In Pakistan, the historic underdevelopment of the social sciences due to political and ideological reasons is reported to restrain research capacities. Most universities view themselves largely as teaching and training places rather than active knowledge providers; consequently, their relationship with policy processes is virtually non-existent. Think tanks have emerged against this backdrop, mainly as non-government organisations, and hold a significant position in policy landscape. Their key dilemma is that they lack access to public resources and are financially dependent, almost exclusively, on their international development partners, which has implications for the autonomy of their research agendas. Collaboration between think tanks and universities does take place, but is informal and is mostly down to the actions of individuals, such as academics joining think tanks’ governing boards or working as consultants. There is also an emergence of policy research centres at private universities for policy engagements. Some think tanks are also transforming themselves into degree-awarding institutions; for example, the Pakistan Institute of Development Economics has become a university.
Finally, in India, in contrast to the other two cases, the tradition of knowledge generation in the social sciences at universities is relatively strong. The involvement of universities in policy processes is also significant, particularly for those outside the public sector. There are decades-old think tanks in the country, some of which are well-recognised internationally. In addition, as in Bangladesh and Pakistan, several think tanks have been formed by university academics and exist as flexible organizations that can access resources as well as engage with policy processes.
Motivating factors
Through this study we find that positive engagement between think tanks and universities is possible; however, it depends on certain motivating factors that are common to all three countries. These include:
Organisational flexibility: By and large, universities have complex bureaucracies with rigid procedures reducing the efficiency required by the real-time needs of policymaking. Think tanks, in contrast, are more able to restructure and reposition themselves around emerging policy needs, challenges, and opportunities. Their procedural flexibility attracts university-based academics wanting to engage with policy processes but discouraged by their universities’ organizational inefficiencies. The academic networks which they bring to think tanks are often reflected in their governing boards, providing think tanks with academic credibility and strategic foresight.

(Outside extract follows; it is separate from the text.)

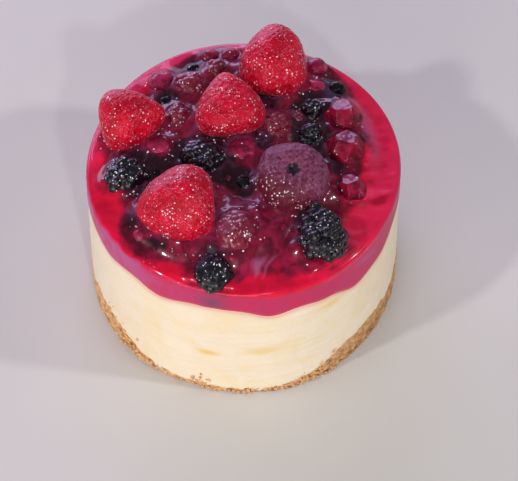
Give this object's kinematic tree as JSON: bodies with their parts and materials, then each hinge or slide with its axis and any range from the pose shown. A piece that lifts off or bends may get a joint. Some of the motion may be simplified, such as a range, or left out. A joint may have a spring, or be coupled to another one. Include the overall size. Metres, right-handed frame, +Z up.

Funding: Funding is significant in shaping these interactions. Public sector universities may have no, or limited, financial resources for conducting primary research and policy analysis. Think tanks’ ability to generate external resources often motivates academics to engage in collaborative research. In many instances, collaboration is pursued by think tanks to increase the probability of winning research grants for joint proposals. That being said, both groups of institutions tend to have different, mutually exclusive, sources and modes of funding that discourages institutional collaborations. Project based funding, the major mode of funding for think tanks, does not encourage long-term institutional collaboration. Even the occasional instances of long-term support to select group of think tanks may promote in-house staffing development rather than collaboration. Long term funding, which both ensures autonomy over the research agenda and conditions research to be collaborative seems to be the only way to promote interaction between think tanks and universities in the short run.

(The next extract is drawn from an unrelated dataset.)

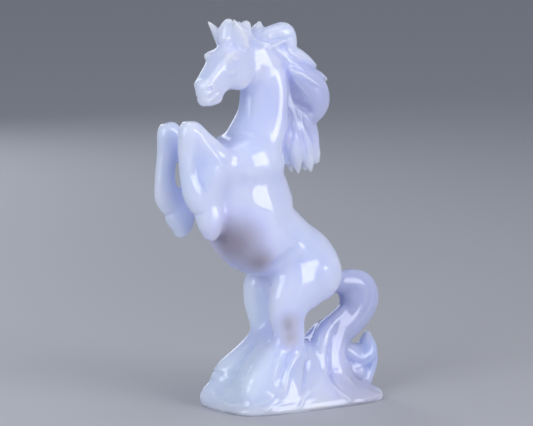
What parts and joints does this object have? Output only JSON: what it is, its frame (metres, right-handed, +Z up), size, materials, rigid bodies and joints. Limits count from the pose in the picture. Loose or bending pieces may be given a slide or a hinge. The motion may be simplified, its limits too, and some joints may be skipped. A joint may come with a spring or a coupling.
{
  "type": "stone horse carving",
  "caption": "Small polished stone statue of a rearing horse with flowing mane and curling tail, carved in one piece with its low base.",
  "frame": {"origin": "middle of the base's flat underside, where the base's length and width are halved", "axes": "+Z up; the horse faces -X; its left side, which the picture shows, is toward -Y"},
  "size_m": [0.093, 0.0353, 0.1497],
  "materials": {
    "pale_stone": "pale blue-lavender chalcedony, solid and softly translucent, polished to a high gloss, with a faint grey-brown clouding"
  },
  "bodies": {
    "root": {"horse_carving": "pale_stone"}
  },
  "joints": []
}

Better research and dissemination: Academic research typically aims to promote disciplinary debates and is heavily dictated by theoretical and methodological protocols. In contrast, policy research requires high levels of interdisciplinarity and methodological fluidity. Collaborative research projects have the potential to bring interdisciplinarity and methodological flexibility to universities’ research, as well as theoretical and methodological rigour into think tanks’ research. Collaboration with think tanks gives university-based academics opportunities to disseminate their research at a wider scale through seminars, public lectures, and conferences hosted by think tanks which are also known for making an effective use of mass and social media. Moreover, jointly produced policy analyses have a higher probability of conversion into peer-reviewed publications.
The way forward
While universities and think tanks in South Asian countries are expected to share the goal of solving public policy problems, their officially stated aims and objectives, career and incentive structures, organizational dynamics, and sources of funding draw rigid boundaries between them. Permeating these boundaries, through collaborative research, can potentially benefit both groups of institutions. It can add policy relevance to academic research and theoretical and methodological rigour to think tanks’ research while improving the overall quantity and quality of evidence and analysis for policy making. It can also enhance the capacity of both think tanks and universities to negotiate their autonomy over research agendas vis-à-vis commissioners of research.
However, this requires creating synergies between the two groups of institutions in South Asia. Academics need to be rewarded for their contribution to policy processes; think tanks need to create incentives for academic publications by their staff. The quality, quantity, and nature of human and financial resources are integral in determining the research outputs of both think tanks and universities, and have implications for their mutual interactions. Overall research capacities in the disciplines of social sciences, weak in the three countries, are essential for generating rigorous policy discourses but require long term strategies. Short courses on social science research methods for both university and think tank researchers can be effective in creating space for collaborative initiatives in the short run.
Lastly, the funding regime must also be revisited. Universities in South Asian countries, and likely other regions too, need greater access to funds for operational costs of research, dissemination and networking. Think tanks need stable, long term programme support, giving them freedom to determine their research agendas and allowing them to develop institutional linkages with universities. Research grants conditional upon collaborative projects can perhaps be the starting point to exemplify the benefits of collaboration. Shannon Sutton’s blog post on ‘next steps’ highlights a few such examples from South Asian institutions NCAER and CSTEP.